The Difference Between a Story and an Anecdote

2 min read · By Naripod Team

We often use the words “story” and “anecdote” interchangeably. But if you want to become a truly captivating storyteller, you need to understand the difference.

An anecdote is a brief, interesting account of an incident. “I went to the store and saw a man wearing a tuxedo while buying fifteen watermelons.” That’s an anecdote. It’s a curiosity. It’s “content.”

A story, however, is something deeper.

The Missing Ingredient: Change

The difference between an anecdote and a story is change.

In an anecdote, things happen to you. You are a witness. In a story, things happen because of you, or you are changed by what happened.

  • Anecdote: “I was at the airport and I saw a celebrity.” (Cool, but so what?)
  • Story: “I was at the airport, feeling like a total failure, when I saw a celebrity. Watching how they handled a difficult situation made me realize that I was being too hard on myself.” (Now we’re talking.)

The “So What?” Test

When you’re about to record a story for Naripod, ask yourself: “So what?”

If the only answer is “it was funny” or “it was weird,” you have an anecdote. To turn it into a story, you need to find the internal arc.

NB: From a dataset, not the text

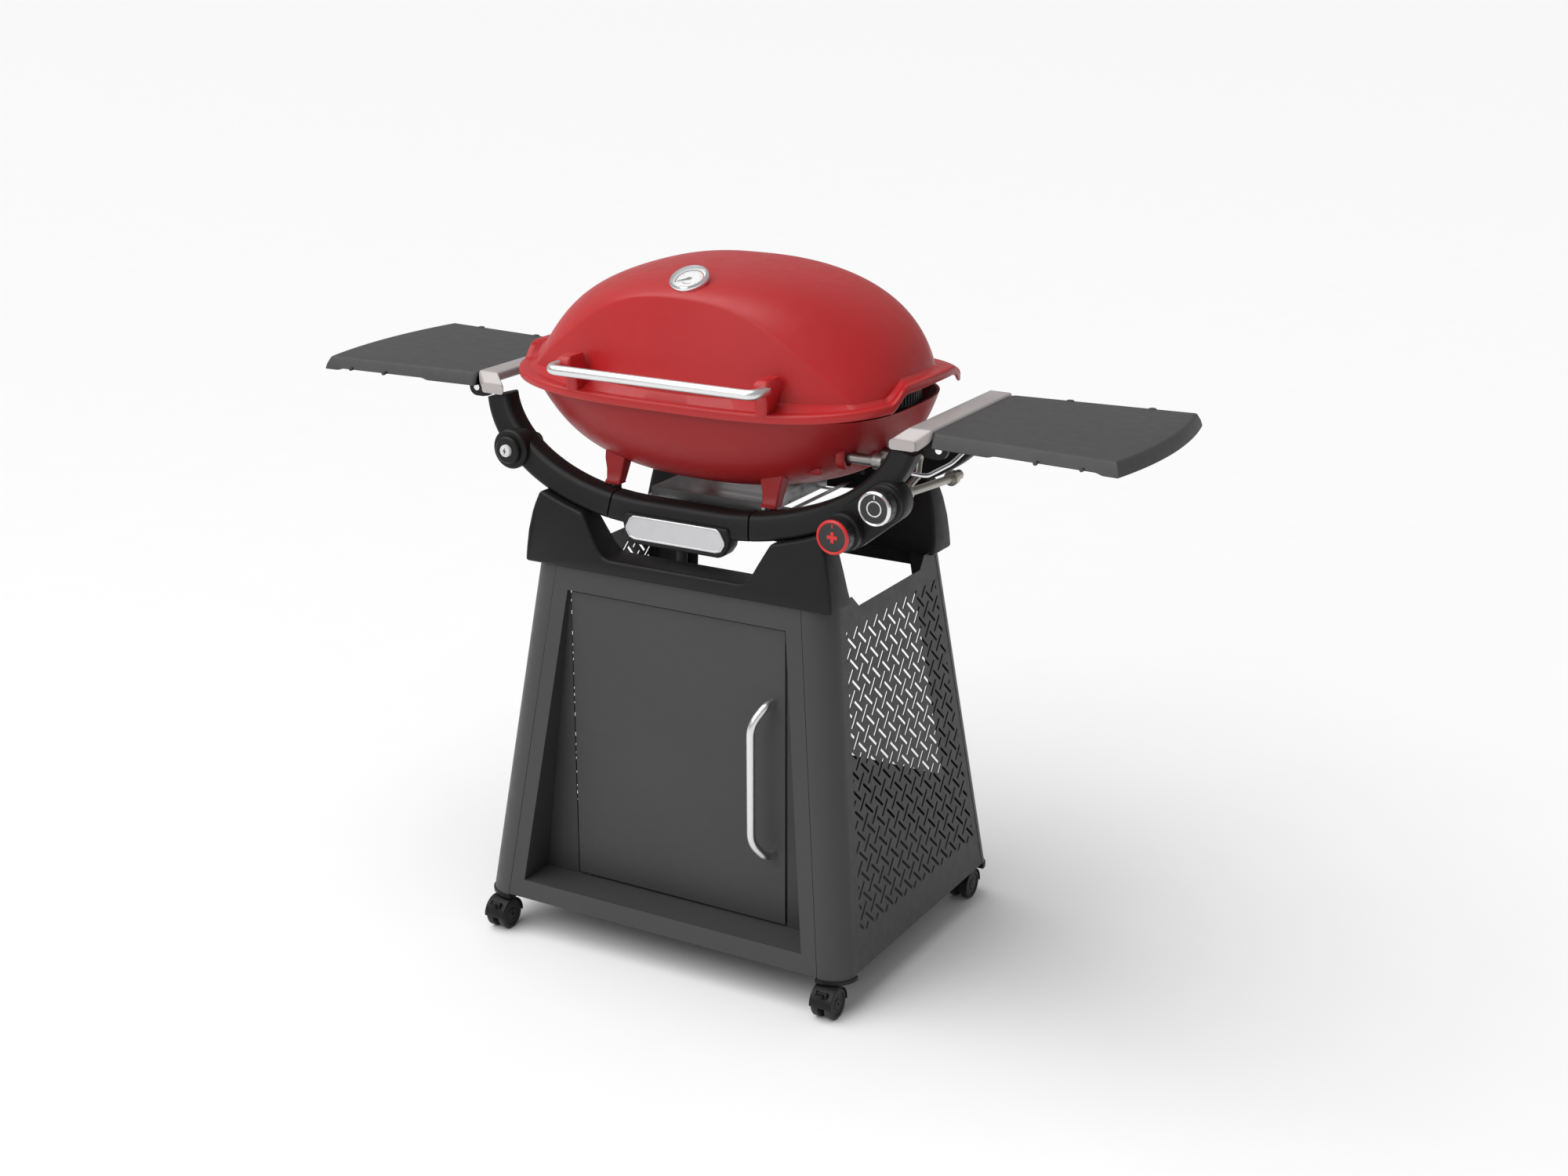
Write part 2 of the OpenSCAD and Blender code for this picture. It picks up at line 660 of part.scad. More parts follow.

  • How did you feel at the beginning?
  • What did you believe that turned out to be wrong?
  • How are you different now?

Anecdotes are the Raw Material

Don’t get us wrong—anecdotes are great! Most great stories start as anecdotes. The “Chicken Suit Man” in the grocery store is a great anecdote. But it only becomes a story when you add the stakes and the resolution.

Anecdote: “I saw a man in a chicken suit.” Story: “I was trying to stay invisible after a bad breakup, and then a man in a chicken suit forced me to stand in the middle of a crowd. It was the first time I’d laughed in months.”

Focus on the Arc

If you find yourself rambling, it’s usually because you’re telling an anecdote and trying to make it interesting through volume.

If you have a real story, the interest is built into the structure. We want to see the transformation. We want to see the “before” and the “after.”